Output only the lines running from the line bearing "make_lampholder()" through the line bearing "obj.parent = empty", character for character.

- **Information provided**:
--*--
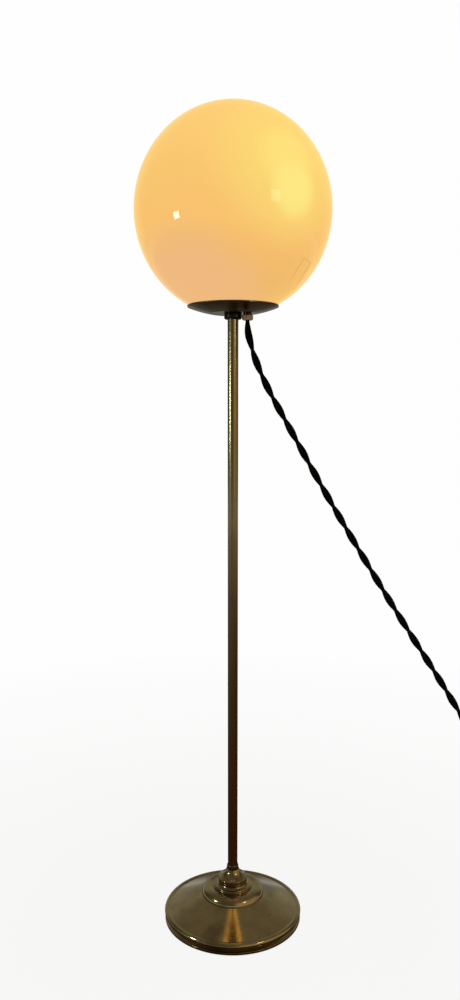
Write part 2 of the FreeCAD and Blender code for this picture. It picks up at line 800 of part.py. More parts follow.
# ---------------------------------------------------------------- routes
def rounded(route, share=0.45):
    """Straight runs joined by tangent arcs, and the radius of each arc."""
    edges = []
    radii = []
    start = route[0]
    for index in range(1, len(route) - 1):
        corner = route[index]
        back = route[index - 1] - corner
        ahead = route[index + 1] - corner
        cut = share * min(back.Length, ahead.Length)
        back.normalize()
        ahead.normalize()
        half_turn = (math.pi - back.getAngle(ahead)) / 2
        radius = cut / math.tan(half_turn)
        first = corner + back * cut
        last = corner + ahead * cut
        inward = (back + ahead).normalize()
        middle = corner + inward * (radius / math.cos(half_turn) - radius)
        edges.append(Part.LineSegment(start, first))
        edges.append(Part.Arc(first, middle, last))
        radii.append(radius)
        start = last
    edges.append(Part.LineSegment(start, route[-1]))
    return edges, radii


def swept(edges, radius):
    """Round tube along a path of edges."""
    path = Part.Wire([edge.toShape() for edge in edges])
    first = edges[0]
    start = first.value(first.FirstParameter)
    ahead = first.tangent(first.FirstParameter)[0]
    section = Part.Wire([Part.makeCircle(radius, start, ahead)])
    solid = path.makePipeShell([section], True, False)
    expected = math.pi * radius * radius * path.Length
    if abs(solid.Volume / expected - 1.0) > 0.01:
        raise ValueError(f"tube volume {solid.Volume:.1f} is not its section times its length {expected:.1f}")
    return solid


def add_tube(label, edges, radius):
    item = doc.addObject("Part::Feature", label)
    item.Label = label
    item.Shape = swept(edges, radius)
    put(keep(item))
    return item


cord_radius = size("cord_diameter").number / 2


def make_wires():
    """The cord's two strands, side by side through the bush and into the lampholder's side."""
    turn = math.radians(SIZES["grip_turn"])
    outward = Vector(math.cos(turn), math.sin(turn), 0)
    sideways = Vector(-math.sin(turn), math.cos(turn), 0)
    stud_top = (dish_floor + size("nut_height") + size("stud_above_nut")).number
    entry = (cap_base + size("entry_height")).number
    ends = (insert_base - size("terminal_head")).number
    reach = size("grip_offset").number
    terminal = size("terminal_offset").number
    line = [(reach, bush_base.number), (reach, stud_top + 1.0), (reach - 2.6, entry - 2.0),
            (reach - 8.0, entry + 1.5), (terminal - 0.2, ends - 4.0), (terminal - 1.0, ends)]
    for label, side in (("wire_live", 1), ("wire_neutral", -1)):
        shift = sideways * (side * size("strand_pitch").number / 2)
        route = [outward * place + shift + Vector(0, 0, height) for place, height in line]
        add_tube(label, rounded(route)[0], size("strand_diameter").number / 2)


# Points of the cord from the bush to the coil: along the photographed line, then down to the floor.
LEAD = [
    (20.8, -8.6, 741.0), (25.0, -10.4, 726.0), (32.5, -12.6, 708.0), (43.0, -15.2, 686.0),
    (67.0, -19.1, 644.2), (109.2, -26.3, 569.9), (155.0, -33.5, 494.4), (202.5, -40.6, 418.8),
    (256.0, -48.2, 338.0), (302.0, -56.0, 262.0), (342.0, -62.0, 190.0), (374.0, -67.0, 130.0),
    (398.0, -71.0, 82.0), (417.0, -75.0, 46.0), (438.0, -80.0, 17.0),
]
TOUCH = (464.0, -82.0)
COIL_START = (490.0, -82.0)
TAIL = [(462.0, 21.0, 10.6), (440.0, 20.0, 8.4)]
PLUG_TURN = 172.0


def make_cord():
    floor = cord_radius
    lead = [Vector(grip_x.number, grip_y.number, bush_base.number)]
    lead.append(lead[0] - Vector(0, 0, size("cord_drop").number))
    lead += [Vector(*point) for point in LEAD]
    lead += [Vector(*TOUCH, floor), Vector(*COIL_START, floor)]
    edges, radii = rounded(lead)
    add_tube("cord_lead", edges, cord_radius)
    print("cord_lead length", round(sum(edge.length() for edge in edges), 1),
          "radii", [round(radius, 1) for radius in radii])
    make_coil(Vector(*COIL_START, floor))


def make_coil(start):
    """Flat coil: the turns wind in on the floor, climb a layer in half a turn and wind out again."""
    step = size("coil_step").number / 2
    outer = size("coil_radius").number
    layer = size("coil_layer").number
    windings = 5
    radii = [outer - step * index for index in range(windings)]
    radii = radii + [outer - step * windings] + radii[::-1]
    edges = []
    place = start
    heading = 1.0
    for index, radius in enumerate(radii):
        climb = layer if index == windings else 0.0
        over = Vector(0, heading * 2 * radius, climb)
        ahead = Vector(heading, 0, 0)
        reach = over.Length / 2
        joint = place + over * 0.5 + ahead * reach
        for first, last, corner in ((place, joint, place + ahead * reach),
                                    (joint, place + over, place + over + ahead * reach)):
            edges.append(quarter(first, corner, last))
        place = place + over
        heading = -heading
    add_tube("cord_coil", edges, cord_radius)
    print("cord_coil length", round(sum(edge.length() for edge in edges), 1),
          "least gap", round(least_gap(edges), 3))
    make_tail(place)


def quarter(first, corner, last):
    """Arc that leaves first towards corner and reaches last from corner."""
    side = (corner - first).Length
    middle = (first + last) * 0.5
    half_turn = math.asin(min(1.0, (middle - corner).Length / side))
    half_turn = math.pi / 2 - half_turn
    radius = side / math.tan(half_turn)
    inward = (middle - corner).normalize()
    return Part.Arc(first, corner + inward * (radius / math.cos(half_turn) - radius), last)


def least_gap(edges):
    """Least gap between turns, measured on points of the centre line."""
    points = []
    walked = 0.0
    count = 24
    apart = 16 * cord_radius
    for edge in edges:
        long = edge.length()
        for index in range(count):
            at = edge.FirstParameter + (edge.LastParameter - edge.FirstParameter) * index / count
            points.append((walked + long * index / count, edge.value(at)))
        walked += long
    least = 1e9
    for index, (place, spot) in enumerate(points):
        for other, there in points[index + 1:]:
            if other - place > apart:
                least = min(least, spot.distanceToPoint(there))
    return least - 2 * cord_radius


def make_tail(start):
    tail = [start, start - Vector(size("cord_into_plug").number, 0, 0)]
    tail += [Vector(*point) for point in TAIL]
    turn = math.radians(PLUG_TURN)
    ahead = Vector(math.cos(turn), math.sin(turn), 0)
    height = size("plug_thickness").number / 2
    corner = tail[-1] + ahead * size("cord_into_plug").number
    end = Vector(corner.x, corner.y, height)
    tail += [end, end + ahead * size("cord_in_relief").number]
    edges, radii = rounded(tail)
    add_tube("cord_tail", edges, cord_radius)
    print("cord_tail length", round(sum(edge.length() for edge in edges), 1),
          "radii", [round(radius, 1) for radius in radii])
    make_plug(tail[-1])


# ---------------------------------------------------------------- plug
def make_plug(start):
    """Flat two-pin plug on the floor; its own X axis runs from the cord to the pins."""
    height = size("plug_thickness") / 2
    relief = size("relief_length")
    long = size("plug_length")
    overcut = size("hole_overcut")
    make_relief(start, relief)

    body = new_body("plug_body")
    plan = new_sketch(body, "XY_Plane", "plug_body_plan")
    back = size("plug_back_width") / 2
    wide = size("plug_width") / 2
    outline(plan, [
        (relief, -back),
        (relief + size("plug_taper"), -wide),
        (relief + long, -wide),
        (relief + long, wide),
        (relief + size("plug_taper"), wide),
        (relief, back),
    ])
    block = pad(body, plan, "plug_body_pad", size("plug_thickness"))
    doc.recompute()
    rim = body.newObject("PartDesign::Fillet", "plug_body_round")
    rim.Base = (block, plan_edges(block.Shape))
    rim.Radius = size("plug_round").number
    rim.setExpression("Radius", size("plug_round").text)
    body.Tip = rim
    pins = new_sketch(body, "YZ_Plane", "plug_body_pin_holes", relief + long - size("pin_seat"))
    for side in (-1, 1):
        ring_at(pins, size("pin_spacing") * (side * 0.5), height, size("pin_radius") + size("pin_clearance"))
    drill = body.newObject("PartDesign::Pocket", "plug_body_pin_pocket")
    drill.Profile = pins
    drill.Type = "Length"
    drill.Length = (size("pin_seat") + overcut).number
    drill.setExpression("Length", (size("pin_seat") + overcut).text)
    drill.Reversed = True
    screw_hole = new_sketch(body, "XY_Plane", "plug_body_screw_hole",
                            size("plug_thickness") - size("plug_screw_head"))
    ring_at(screw_hole, relief + size("plug_screw_place"), 0.0,
            size("plug_screw_radius") + size("pin_clearance"))
    sink = body.newObject("PartDesign::Pocket", "plug_body_screw_pocket")
    sink.Profile = screw_hole
    sink.Type = "Length"
    sink.Length = (size("plug_screw_head") + overcut).number
    sink.setExpression("Length", (size("plug_screw_head") + overcut).text)
    sink.Reversed = True
    body.Tip = sink
    place_on_plug(body, start, 0.0)

    pin_set = doc.addObject("Part::Feature", "plug_pins")
    pin_set.Label = "plug_pins"
    pair = []
    for side in (-1, 1):
        foot = Vector((relief + long - size("pin_seat")).number, size("pin_spacing").number * side * 0.5,
                      height.number)
        pin = Part.makeCylinder(size("pin_radius").number, (size("pin_seat") + size("pin_length")).number,
                                foot, Vector(1, 0, 0))
        tip = max(pin.Edges, key=lambda edge: edge.BoundBox.XMin)
        pair.append(pin.makeFillet(size("pin_round").number, [tip]))
    pin_set.Shape = Part.makeCompound(pair)
    place_on_plug(keep(pin_set), start, 0.0)

    screw = revolve("plug_screw", [
        (0.0, 0.0),
        (size("plug_screw_radius"), 0.0),
        (size("plug_screw_radius"), size("plug_screw_head") - size("plug_screw_edge")),
        (size("plug_screw_radius") - size("plug_screw_edge"), size("plug_screw_head")),
        (0.0, size("plug_screw_head")),
    ])
    turn = math.radians(PLUG_TURN)
    away = (relief + size("plug_screw_place")).number
    put(screw, start.x + away * math.cos(turn), start.y + away * math.sin(turn),
        size("plug_thickness") - size("plug_screw_head"), turn=PLUG_TURN)


def plan_edges(shape):
    """Names of the edges round the block's flat top and bottom, but for the one where the sleeve enters."""
    names = []
    for index, edge in enumerate(shape.Edges, start=1):
        box = edge.BoundBox
        if box.ZLength < 0.01 and box.XMax - shape.BoundBox.XMin > 0.01:
            names.append(f"Edge{index}")
    return names


def place_on_plug(item, start, z):
    item.Placement = Placement(Vector(start.x, start.y, z), Rotation(Vector(0, 0, 1), PLUG_TURN))


def make_relief(start, relief):
    """Tapered ribless sleeve that the cord's end lies in."""
    sleeve = new_body("plug_relief")
    side = new_sketch(sleeve, "XY_Plane", "plug_relief_side")
    outline(side, [
        (0.0, size("relief_bore")),
        (relief, size("relief_bore")),
        (relief, size("relief_front_radius")),
        (0.0, size("relief_back_radius")),
    ])
    turned = sleeve.newObject("PartDesign::Revolution", "plug_relief_revolution")
    turned.Profile = side
    turned.ReferenceAxis = (side, ["H_Axis"])
    turned.Angle = 360.0
    sleeve.Tip = turned
    place_on_plug(sleeve, start, size("plug_thickness").number / 2)


# ---------------------------------------------------------------- build
make_base_felt()
make_base_shell()
make_base_weight()
make_base_fasteners()
make_cushion_ring()
make_pole_cup()
make_pole_ring()
make_pole_tube()
make_neck_collar()
make_dish()
make_top_nipple()
make_globe_holder()
make_globe_seat()
make_globe()
make_cord_grip()
make_lampholder()
make_bulb()
make_wires()
make_cord()
doc.recompute()

for item in doc.Objects:
    if "Invalid" in item.State or "Error" in item.State:
        raise RuntimeError(f"{item.Label} failed: {item.State}")
for item in nodes:
    if item.Shape.isNull() or not item.Shape.isValid():
        raise RuntimeError(f"{item.Label} has no valid shape")

os.makedirs("parts", exist_ok=True)
for item in nodes:
    item.Shape.exportStep(f"parts/{item.Label}.step")
    print(f"{item.Label:16s} {item.Shape.Volume / 1000:9.2f} cm3  solids {len(item.Shape.Solids)}")
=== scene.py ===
import bpy
import math
from mathutils import Euler, Matrix, Vector


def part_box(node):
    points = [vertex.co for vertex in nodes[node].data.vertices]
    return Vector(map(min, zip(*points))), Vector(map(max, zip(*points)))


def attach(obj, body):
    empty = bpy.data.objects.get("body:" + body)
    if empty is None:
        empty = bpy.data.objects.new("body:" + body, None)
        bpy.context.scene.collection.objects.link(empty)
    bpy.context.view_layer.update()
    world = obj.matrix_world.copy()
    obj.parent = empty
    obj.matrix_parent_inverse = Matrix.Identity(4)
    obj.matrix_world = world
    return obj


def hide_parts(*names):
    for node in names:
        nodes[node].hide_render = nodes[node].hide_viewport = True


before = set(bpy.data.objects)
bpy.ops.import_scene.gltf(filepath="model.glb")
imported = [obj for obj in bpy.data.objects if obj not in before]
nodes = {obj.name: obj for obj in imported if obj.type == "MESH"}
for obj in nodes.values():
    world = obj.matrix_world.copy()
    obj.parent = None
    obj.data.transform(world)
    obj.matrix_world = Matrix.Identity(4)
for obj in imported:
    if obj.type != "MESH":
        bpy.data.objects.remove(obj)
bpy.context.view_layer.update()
scene = bpy.context.scene
print("frame loaded:", len(nodes), "nodes")


# camera, fitted to the photograph
view = {
    "place": (-0.00303, -1.03345, 0.66139),
    "tiltDown": 11.74,
    "lens": 30.573,
    "filmSize": 36.0,
    "rise": 0.0905,  # the picture shows more above the lens axis than below it
    "aside": -0.0004,
}


def makeCamera():
    data = bpy.data.cameras.new("photoCamera")
    data.lens = view["lens"]
    data.sensor_width = view["filmSize"]
    data.shift_y = view["rise"]
    data.shift_x = view["aside"]
    camera = bpy.data.objects.new("photoCamera", data)
    camera.location = view["place"]
    camera.rotation_euler = (math.radians(90.0 - view["tiltDown"]), 0.0, 0.0)
    scene.collection.objects.link(camera)
    scene.camera = camera


makeCamera()
print("camera placed")


# small helpers
def addObject(name, mesh):
    item = bpy.data.objects.new(name, mesh)
    scene.collection.objects.link(item)
    return item


def meshFrom(name, points, faces):
    mesh = bpy.data.meshes.new(name)
    mesh.from_pydata([tuple(point) for point in points], [], faces)
    mesh.validate()
    mesh.update()
    return mesh


def shadeSmooth(mesh, sharpAngle=35.0):
    mesh.polygons.foreach_set("use_smooth", [True] * len(mesh.polygons))
    mesh.set_sharp_from_angle(angle=math.radians(sharpAngle))


def latheMesh(name, profile, steps=96):
    points = []
    faces = []
    rows = len(profile)
    for step in range(steps):
        turn = 2 * math.pi * step / steps
        for radius, height in profile:
            points.append((radius * math.cos(turn), radius * math.sin(turn), height))
    for step in range(steps):
        here = step * rows
        there = (step + 1) % steps * rows
        for row in range(rows):
            after = (row + 1) % rows
            faces.append((here + row, there + row, there + after, here + after))
    return meshFrom(name, points, faces)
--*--
- **Reply**:
make_lampholder()
make_bulb()
make_wires()
make_cord()
doc.recompute()

for item in doc.Objects:
    if "Invalid" in item.State or "Error" in item.State:
        raise RuntimeError(f"{item.Label} failed: {item.State}")
for item in nodes:
    if item.Shape.isNull() or not item.Shape.isValid():
        raise RuntimeError(f"{item.Label} has no valid shape")

os.makedirs("parts", exist_ok=True)
for item in nodes:
    item.Shape.exportStep(f"parts/{item.Label}.step")
    print(f"{item.Label:16s} {item.Shape.Volume / 1000:9.2f} cm3  solids {len(item.Shape.Solids)}")
=== scene.py ===
import bpy
import math
from mathutils import Euler, Matrix, Vector


def part_box(node):
    points = [vertex.co for vertex in nodes[node].data.vertices]
    return Vector(map(min, zip(*points))), Vector(map(max, zip(*points)))


def attach(obj, body):
    empty = bpy.data.objects.get("body:" + body)
    if empty is None:
        empty = bpy.data.objects.new("body:" + body, None)
        bpy.context.scene.collection.objects.link(empty)
    bpy.context.view_layer.update()
    world = obj.matrix_world.copy()
    obj.parent = empty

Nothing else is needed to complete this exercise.